The novel nanoscale molecular organization underlying calcium dynamics in synapses, revealed by combining multidisciplinary approaches (live cell imaging, modeling, simulation, super-resolution) and published in 2021 brought novel concepts to the basis of memory and memory architecture. From 2019 to 2022, the work on Electro-encephalogram (EEG) analysis led to several applications to better monitor and control anesthesia doses, popularized in "Pour La science". In 2022, the adaptative algorithm to predict the sensitivity to general anesthesia developed by Holcman's group gained interest from the national French newspaper Le Monde.

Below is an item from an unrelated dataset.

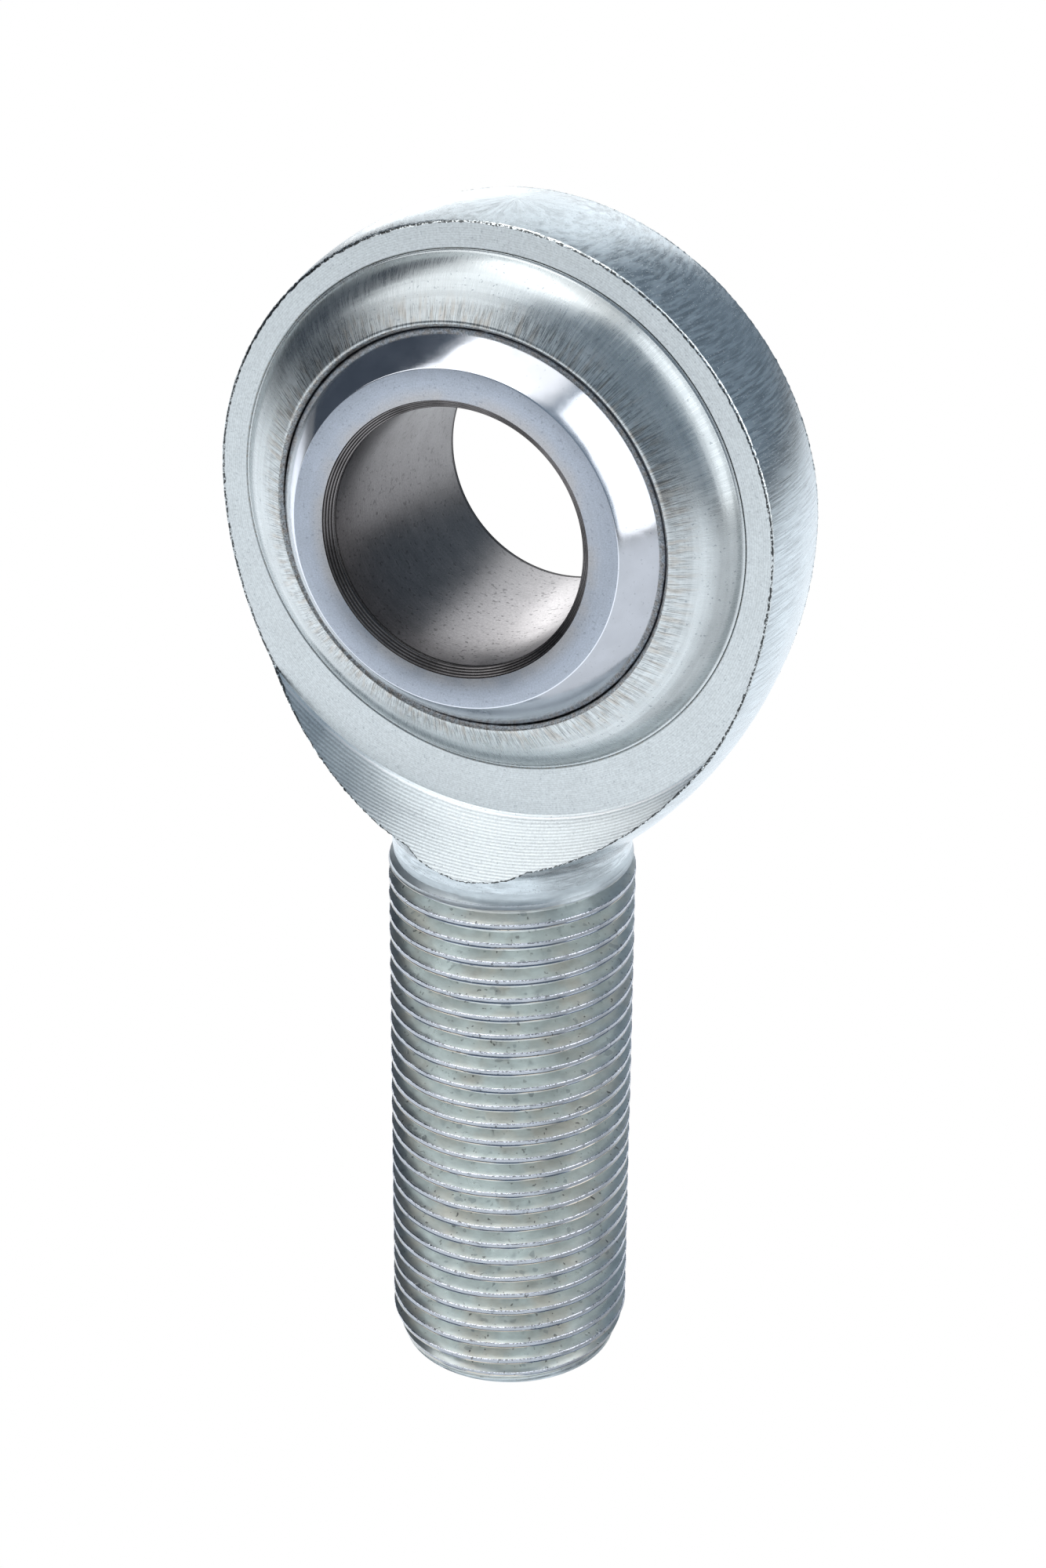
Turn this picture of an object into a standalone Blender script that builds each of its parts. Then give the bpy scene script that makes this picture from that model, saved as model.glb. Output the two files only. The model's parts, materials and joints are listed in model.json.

In 2025, the Proof-of-concept grant from ERC has been attributed to 5 French researchers hosted by the CNRS.

== Awards ==
Holcman has received several awards, including a Sloan-Keck fellowship award (2002), a Marie-Curie Award (2013), and a Simons Fellowship. He is also a recipient of 2 ERCs: an ERC Starting Grant in mathematics (2007) and an ERC-Advanced Grant in computational biology (2019) and a grant Proofs of Concept 2024 and a 2025 fellow of the Academia Europaea.